Darwin’s leaf-eared mouse: helping plants grow in the desert

Image credit: Arica Foix, iNaturalist

Darwin’s leaf-eared mouse: helping plants grow in the desert

Our “Species of the Week” series highlights the flagship species of each of the 844 unique ecoregions contained within Earth’s bioregions.

A plateau of arid, red rock stretches for miles in the sun’s blaze, the Andes Mountains shimmering in the distance. The Atacama Desert, located in northern Chile, is widely considered the driest place in the world with an average rainfall of as little as 0.1 cm (0.04 in) per year.  Some parts of the desert have received almost no precipitation for centuries and look otherworldly, resembling the landscapes of the Moon and Mars. However, despite these harsh conditions, as the fictional Dr. Ian Malcolm proclaims in Jurassic Park, “Life, uh... finds a way.” Sparsely populated by humans, hundreds of different species of plants flourish as does one of the smallest and perhaps cutest mammals, Darwin’s leaf-eared mouse.

The Darwin’s leaf-eared mouse is the flagship species of the Atacama Desert ecoregion, located in the South American Coastal Deserts bioregion (NT8).

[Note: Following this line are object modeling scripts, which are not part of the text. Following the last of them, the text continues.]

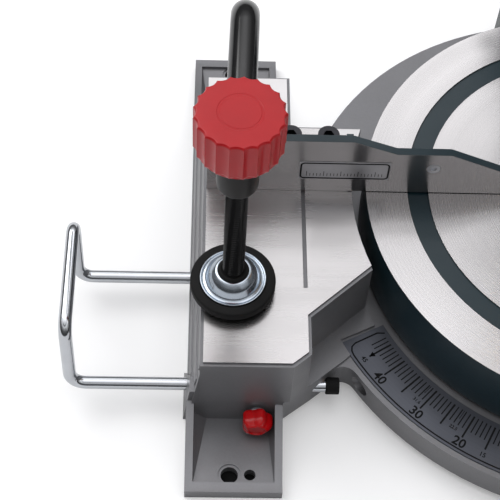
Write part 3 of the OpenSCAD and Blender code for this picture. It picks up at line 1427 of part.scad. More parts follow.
base_casting();
rubber_feet();
mitre_scale();
pivot_bolt();
pivot_nut();
fence_left();
fence_right();
fence_screws();
fence_plate();
turntable();
kerf_plate();
kerf_screws();
mitre_pointer();
bevel_scale();
bevel_pivot_bolt();
bevel_lock_stud();
lock_shoe();
mitre_lock_knob();
mitre_lock_rod();
detent_lever();
clamp_collar();
clamp_arm();
clamp_spindle();
clamp_knob();
clamp_dome();
clamp_pad();
clamp_post_screw();
extension_wire_left();
extension_wire_right();
wire_caps_left();
wire_caps_right();
thumbscrew_left();
thumbscrew_right();
tilt_bracket();
bevel_pointer();
bevel_lock_lever();
chop_axle();
chop_spring();
upper_guard();
gear_cover();
motor_housing();
motor_cap();
motor_stator();
handle_left();
handle_right();
head_screws();
dust_port();
cable_gland();
trigger();
lock_off_button();
arbor_lock();
lock_pin();
lower_guard();
saw_blade();
blade_flanges();
arbor_bolt();
spindle();
driven_gear();
armature();
motor_fan();
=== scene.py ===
import json
import math

import bmesh
import bpy
from bpy.props import FloatProperty, FloatVectorProperty, IntProperty, PointerProperty
from mathutils import Matrix, Vector


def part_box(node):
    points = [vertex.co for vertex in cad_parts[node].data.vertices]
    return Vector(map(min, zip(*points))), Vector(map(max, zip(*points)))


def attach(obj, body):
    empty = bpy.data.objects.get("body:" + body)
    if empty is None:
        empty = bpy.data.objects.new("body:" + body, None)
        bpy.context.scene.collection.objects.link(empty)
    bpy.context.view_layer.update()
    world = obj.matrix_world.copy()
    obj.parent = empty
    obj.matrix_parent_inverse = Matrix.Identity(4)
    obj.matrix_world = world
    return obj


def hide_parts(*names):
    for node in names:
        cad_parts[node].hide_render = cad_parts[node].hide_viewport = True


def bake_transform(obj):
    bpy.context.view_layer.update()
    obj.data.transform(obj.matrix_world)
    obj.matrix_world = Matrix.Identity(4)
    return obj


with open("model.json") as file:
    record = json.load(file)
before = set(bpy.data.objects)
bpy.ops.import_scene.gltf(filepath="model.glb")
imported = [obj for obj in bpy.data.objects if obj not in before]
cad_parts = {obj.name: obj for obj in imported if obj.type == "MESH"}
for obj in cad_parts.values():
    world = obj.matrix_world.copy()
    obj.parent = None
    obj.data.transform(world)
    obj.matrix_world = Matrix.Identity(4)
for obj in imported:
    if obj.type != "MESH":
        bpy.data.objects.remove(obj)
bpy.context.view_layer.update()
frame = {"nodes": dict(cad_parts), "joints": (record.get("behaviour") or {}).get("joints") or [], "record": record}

bl_info = {
    "name": "Mitre saw finish",
    "version": (1, 0, 0),
    "blender": (4, 5, 0),
    "location": "3D Viewport > Sidebar > Mitre saw",
    "description": "Builds the finished surfaces of a compound mitre saw round its packed parts",
    "category": "Object",
}

NODES = frame["nodes"]
BODIES = frame["record"]["behaviour"]["bodies"]
BODY = {node: body for body, nodes in BODIES.items() for node in nodes}
# Lengths are in metres. Angles are in degrees where they aren't made with math.radians.
MM = 0.001
WHOLE_TURN = 2 * math.pi


def joint_at(name):
    """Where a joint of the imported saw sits."""
    return Vector(next(joint["pos_m"] for joint in frame["joints"] if joint["name"] == name))


def half_width(node):
    """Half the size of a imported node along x."""
    low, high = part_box(node)
    return (high.x - low.x) / 2


TABLE_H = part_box("kerf_plate")[1].z
TABLE_AT = Vector((0, 0, 0))
BLADE_AT = joint_at("blade_spin")
CHOP_AT = joint_at("chop")
SPINDLE_AT = joint_at("clamp_screw")
POST_AT = joint_at("clamp_swing")
CHOP_REST = math.radians(-38)


def measure(name, note, value, low, high):
    """A length property, from values in millimetres."""
    return FloatProperty(
        name=name, description=note, default=value * MM, min=low * MM, max=high * MM, unit="LENGTH")


class SawSizes(bpy.types.PropertyGroup):
    """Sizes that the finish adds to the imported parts"""
    edge: measure("Edge", "Radius on the edges of castings", 0.7, 0.1, 2)
    fine_edge: measure("Fine edge", "Radius on the edges of small pieces", 0.35, 0.05, 1)
    wire: measure("Wire", "Diameter of the extension wire", 7.5, 5, 9)
    clamp_bar: measure("Clamp bar", "Diameter of the clamp post and arm", 16, 12, 18)
    thread_pitch: measure("Thread pitch", "Pitch of the clamp spindle", 1.75, 1, 3)
    knob_flutes: IntProperty(
        name="Flutes", description="Flutes round the clamp knob", default=21, min=12, max=30)
    knob_groove: measure("Flute depth", "Depth of a flute of the clamp knob", 1.25, 0.5, 2)
    numeral: measure("Numerals", "Height of the large numerals on the scale", 5.8, 3, 7)


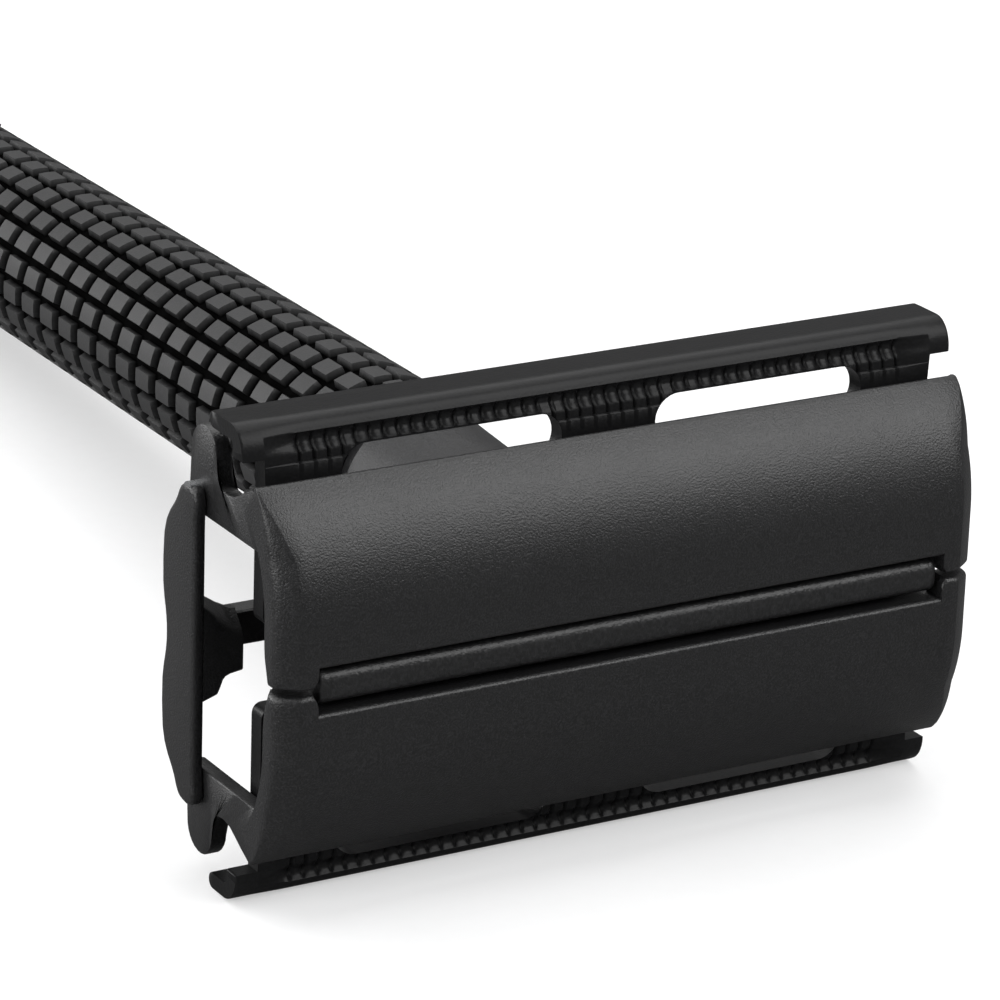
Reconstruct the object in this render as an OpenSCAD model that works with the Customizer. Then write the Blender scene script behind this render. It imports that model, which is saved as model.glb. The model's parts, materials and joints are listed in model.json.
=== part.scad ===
// Twist-to-open safety razor, lying on its lower guard lip and on its knob.
// Every piece is drawn in the razor's own axes and then laid down by laid():
//   x runs along the head, y across it, z along the handle towards the crown.
//   z = 0 is the crown of the closed doors, so nearly every height is negative.

/* [Head] */
// Length of the two doors, from end rim to end rim
head_len = 43.4; // [40:0.1:52.1]
// Width of the closed doors across both outer edges
head_w = 21; // [20:0.1:25.2]
// Flat half-width of the crown, before it starts to curve down
crown_flat = 3.5; // [2.5:0.1:4.2]
// Radius of the curved shoulders of the doors
shoulder_r = 9.45; // [9:0.05:12]
// Wall thickness of the doors
door_t = 1.5; // [1.2:0.05:1.8]
// Height of the bevel at each end of the doors
bevel_h = 1.6; // [0.8:0.1:1.8]
// Length of the bevel along the head
bevel_len = 1.2; // [0.6:0.1:1.5]
// Gap between the two closed doors
door_gap = 0.5; // [0.3:0.05:0.6]
// Thickness of the door legs, along the head
leg_t = 0.9; // [0.75:0.05:1.1]
// Distance of the inner edge of a door leg from the middle
leg_y = 7.1; // [6.6:0.1:7.3]

/* [Guard plate] */
// Width of the guard over both lips
guard_w = 26.6; // [26:0.1:32]
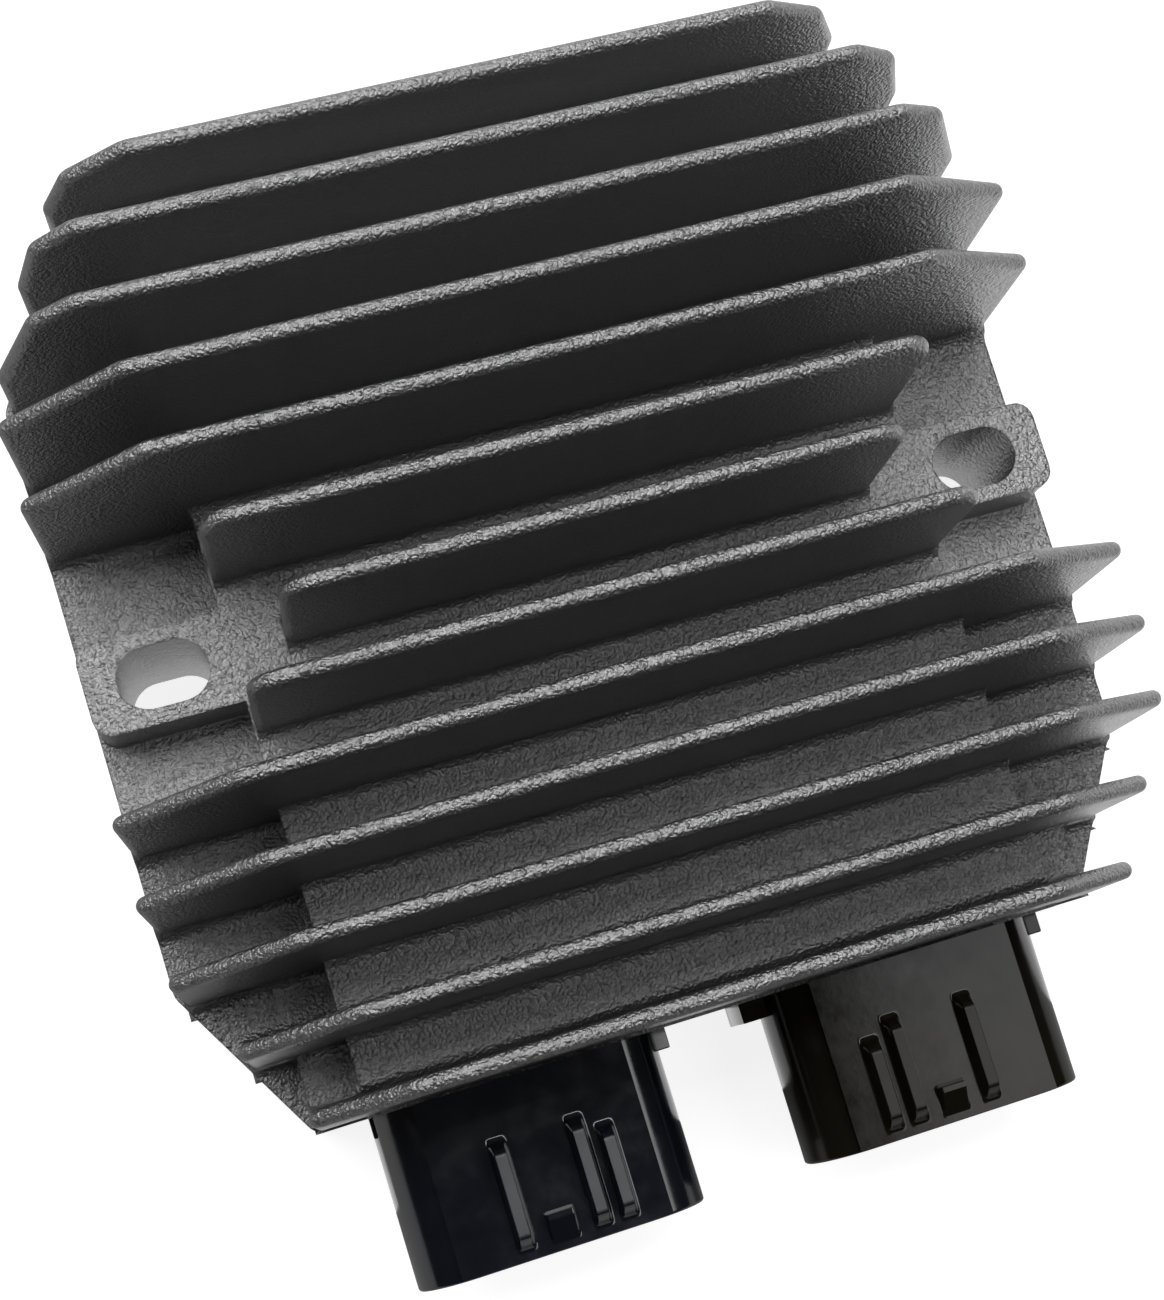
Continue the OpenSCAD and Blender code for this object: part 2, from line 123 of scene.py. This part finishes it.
def leather_grain_group():
    """Height of a coat that dried to rounded pebbles with creases between them, and a slow blotch mask."""
    group, given, out = shader_group("leather_grain", {"Vector": None, "Pebbles per metre": 1500.0}, ["Height", "Blotch"])
    vector, density = given.outputs[0], given.outputs[1]
    pebbles = group.nodes.new("ShaderNodeTexVoronoi")
    group.links.new(density, pebbles.inputs["Scale"])
    bent = group.nodes.new("ShaderNodeVectorMath")
    bent.operation = "MULTIPLY_ADD"
    wander = group.nodes.new("ShaderNodeTexNoise")
    wander.inputs["Scale"].default_value = 900.0
    group.links.new(vector, wander.inputs["Vector"])
    group.links.new(wander.outputs["Color"], bent.inputs[0])
    bent.inputs[1].default_value = (0.0007, 0.0007, 0.0007)
    group.links.new(vector, bent.inputs[2])
    group.links.new(bent.outputs[0], pebbles.inputs["Vector"])
    domes = math_node(group, "MULTIPLY", pebbles.outputs["Distance"], -1.0)
    fine = noise(group, vector, math_node(group, "MULTIPLY", density, 1.7), 3.0, 0.6)
    group.links.new(math_node(group, "ADD", domes, fine), out.inputs["Height"])
    group.links.new(noise(group, vector, 120.0, 3.0, 0.55), out.inputs["Blotch"])
    return group


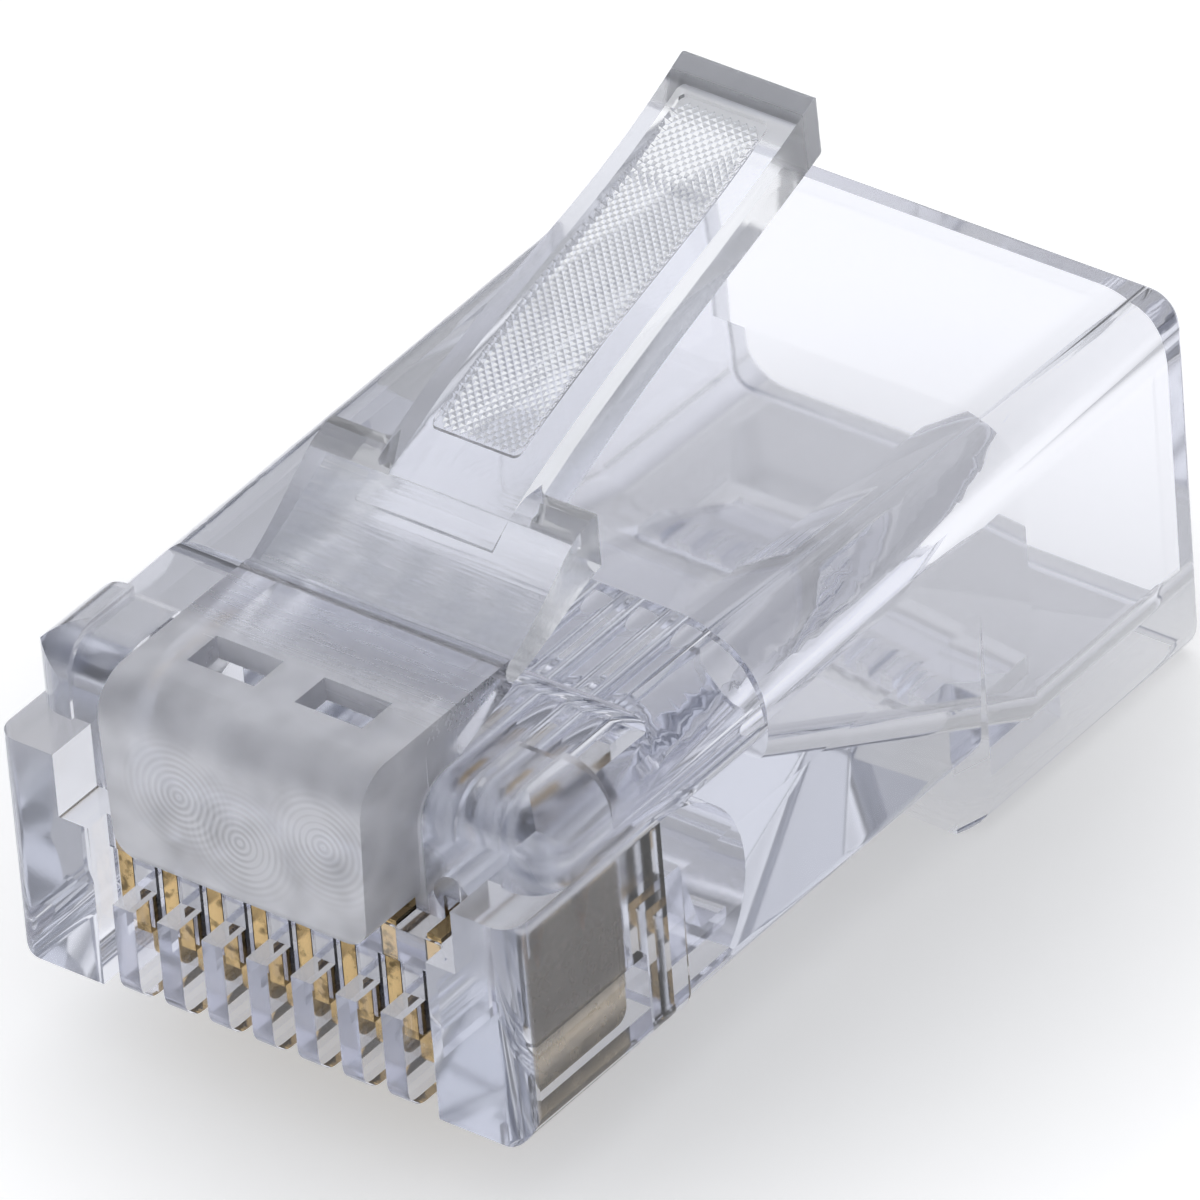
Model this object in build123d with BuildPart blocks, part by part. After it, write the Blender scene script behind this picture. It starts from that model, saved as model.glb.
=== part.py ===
import os

from build123d import *

# Overall sizes of the plug, in millimetres
plug_width = 11.68
plug_length = 21.0
body_height = 6.45
foot_drop = 1.6
foot_length = 7.05

# Contacts: count, pitch and the sizes of one blade
contact_count = 8
contact_pitch = 1.016
blade_thickness = 0.32
blade_front = 0.78
blade_length = 3.5
blade_bottom = 0.08
blade_corner_radius = 0.3
blade_step_height = 0.95
blade_step_depth = 0.4
tine_count = 3
tine_depth = 0.85
tine_gap = 0.5
tine_clearance = 0.04

# Slots that hold the blades, and the comb of teeth between them at the nose
tooth_width = 0.476
tooth_height = 2.1
tooth_toe_radius = 0.5
slot_margin = 0.55
slot_mouth_depth = 1.2
seat_clearance = 0.02
comb_panel_distance = 0.7
comb_height = 3.5

# Nose block, and the shoulders that rise above its ledge
end_wall_front = 0.16
end_wall_radius = 0.45
ledge_drop = 1.57
ledge_width = 1.34
contact_edge_radius = 0.55
shoulder_front = 1.2
shoulder_end = 3.25
shoulder_round = 0.85
shoulder_step = 0.15
rail_width = 0.97
rail_round = 0.9
rail_corner_radius = 0.75
inner_level_width = 0.85
shelf_drop = 0.25
shelf_end = 5.05
shelf_round = 0.2

# Body behind the nose
body_front_round = 1.2
body_rear_round = 0.65
side_draft = 0.12
foot_edge_radius = 0.7
foot_corner_chamfer = 0.5
rear_edge_radius = 0.12

# Root of the latch, with two windows through it
root_overhang = 0.25
root_width = 5.94
root_foot_inset = 0.12
root_gap = 0.12
root_rise = 0.85
root_top_radius = 0.85
root_side_radius = 0.5
root_back = 2.2
window_width = 1.52
window_length = 0.88
window_gap = 0.92
window_front = 1.19
window_wall = 0.3
window_plate = 0.5
core_drop = 0.3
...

Acquiring their name from the famed biologist himself, Charles Darwin studied this species during his research expedition aboard the Beagle that took place from 1831-1836. High in abundance for such a desolate place, they were intriguing and easy to observe. These mice are medium-sized (20-100 g) and have quite large ears that are leaf-like in appearance. Their fur is relatively long, thick, and sandy colored with dark undertones. This allows them to camouflage within the desert’s dry vegetation and dirt.

Image credit: El Rodrigo Silva, iNaturalist

The reason Darwin’s leaf-eared mouse has been so successful in this seemingly barren region is their flexible diet. Omnivorous, these mice will eat insects, seeds, various grasses, and other plants. They also have adapted to this climate by obtaining most of their water supply from diverse flora species. Moist berries and seeds too help colonies, or ‘mischiefs’, of Darwins thrive. Darwin also named females 'does', males 'bucks', and young 'pinkies’.

Imperative to this challenging ecosystem, Darwin’s leaf-eared mice help the plants they consume continue to grow in this climate. Droppings are scattered across the desert containing seeds and are provided with moisture when planted. Although usually taking refuge in higher altitudes, when this leaf-eared mouse is found closer to sea level, it becomes a food staple for many species. Zorro chillas (South American gray foxes), great horned owls, Harris’s hawks, and black-chested buzzard-eagles all rely on the Darwins. In the Atacama, as Darwin noted, even the smallest creature can have the biggest impact.